Have a great week and happy eating!!

Jody, Mike, Claudia, Malcolm and Jonas


June 30, 2016 Week 3 “A”

Threshing Table Farm                        Week 3 A

June 30, 2016



What’s in this week’s box?


Garlic Scapes                 Peas                                     Basil                                    Beets

Sunflower Sprouts       Kale                                      Turnips

Baby Romaine             Strawberries                  Parsley                             Lettuce                


Summer has moved in and spring is gone.  We see it in the vegetables as well as the neighbor’s field crops around our farm. The spinach is done . We will miss it but it was a treat while it was here! The heat this past weekend did it in.  The beets have sized up beautifully and we’re sending them this week but then we’ll be taking a break from them for a while.  The kale is ready for its first picking and we look forward to many more.  Strawberries are still in full swing and we’re thrilled to have Sugar Snap Peas!!! These are super sweet peas that are meant to be eaten, pod and all.  On a side note- the sweet corn is way past my knees! (Ever hear the saying, “Knee high by the 4th of July”? It refers to a farmer’s goal of having knee high corn by the 4th.)  Our 1st planting is on track! Of course, my knees are closer to the ground than most, but we won’t worry about that detail.


The Sunflower sprouts are nutritious and delicious! We took a trip to Milwaukee this winter and while there, visited Will Allen’s Growing Power Greenhouse. We saw them being grown there and thought we would give them a try. Yummy!  The sprouts are great to mix into salads as well as eat them as a snack.


We try real hard to keep extra plastic packaging out of the CSA boxes. It keeps costs down and most importantly, doesn’t add garbage to the world.  We use the cloth and mesh bags to deliver things to you that might otherwise get “lost” in the share box. Please feel free to take them home with your produce. When you’ve emptied them, please return them the following week when you pick up your produce. We’ll wash and reuse them. My mom, aunts and sister have sewn these for us over the years. It’s fun to see what color/design is on the bag each week. There are a lot of designs to choose from!

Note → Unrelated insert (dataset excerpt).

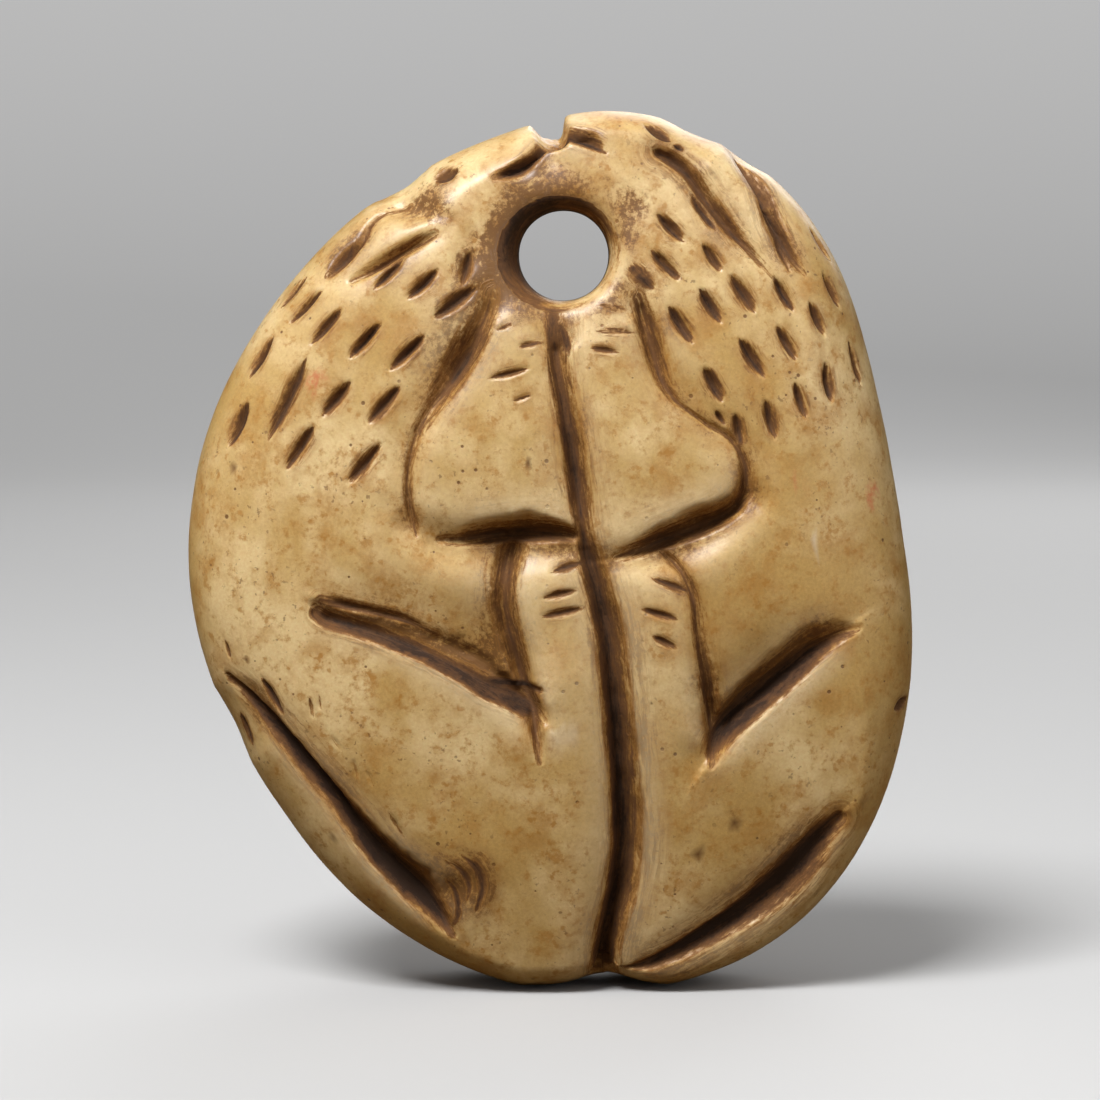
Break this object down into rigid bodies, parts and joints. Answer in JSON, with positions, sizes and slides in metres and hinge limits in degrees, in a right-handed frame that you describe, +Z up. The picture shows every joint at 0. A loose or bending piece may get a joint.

The cucumbers are starting to come in the hoophouse! We were able to plant them out there earlier than in the field.  We just have a short “trial” row of cucs in the hoophouse and the bulk of the cucs are in the field. We just have a dozen or so cucs that are ready, so we’ll be putting them in random boxes. If you have a cucumber, you’ve won the veggie lottery!  No worries, in a couple of weeks everyone will be getting lots of them!


Wanted:  Clean ice cream buckets with handles. Covers optional.  As we head into bean picking season, they come in really handy. Leave them at your pickup site and we’ll get them. Thank you!!


Garlic Scapes- Scapes are  the early treat the garlic plants give us each summer. Cut them into tiny pieces and sauté or cook as you would garlic cloves. Great fresh garlic flavor! You can freeze scapes too. I dice them up, package, label and freeze. You can grab a pinch or two of scapes out of the freezer any time you want to sauté garlic.


Peas- store in a covered container in the fridge.

Lettuce- Salad Spinner and then store in covered container.


Kale- Great for salads or sautéing.  Store in a plastic bag in the refrigerator.


Beets- For storage, remove the greens from the root. The root can be stored in a drawer in the refrigerator. The greens should be stored like lettuce or Spinach. Great for salads and sautéing.


Sunflower sprouts- Store in a plastic bag in fridge.


Basil- I’m changing my thought on the basil- I’m having the best luck putting it in with my salad greens in a covered container.

Parsley- same as basil


Strawberries- Refrigerator. But really, did they make it home?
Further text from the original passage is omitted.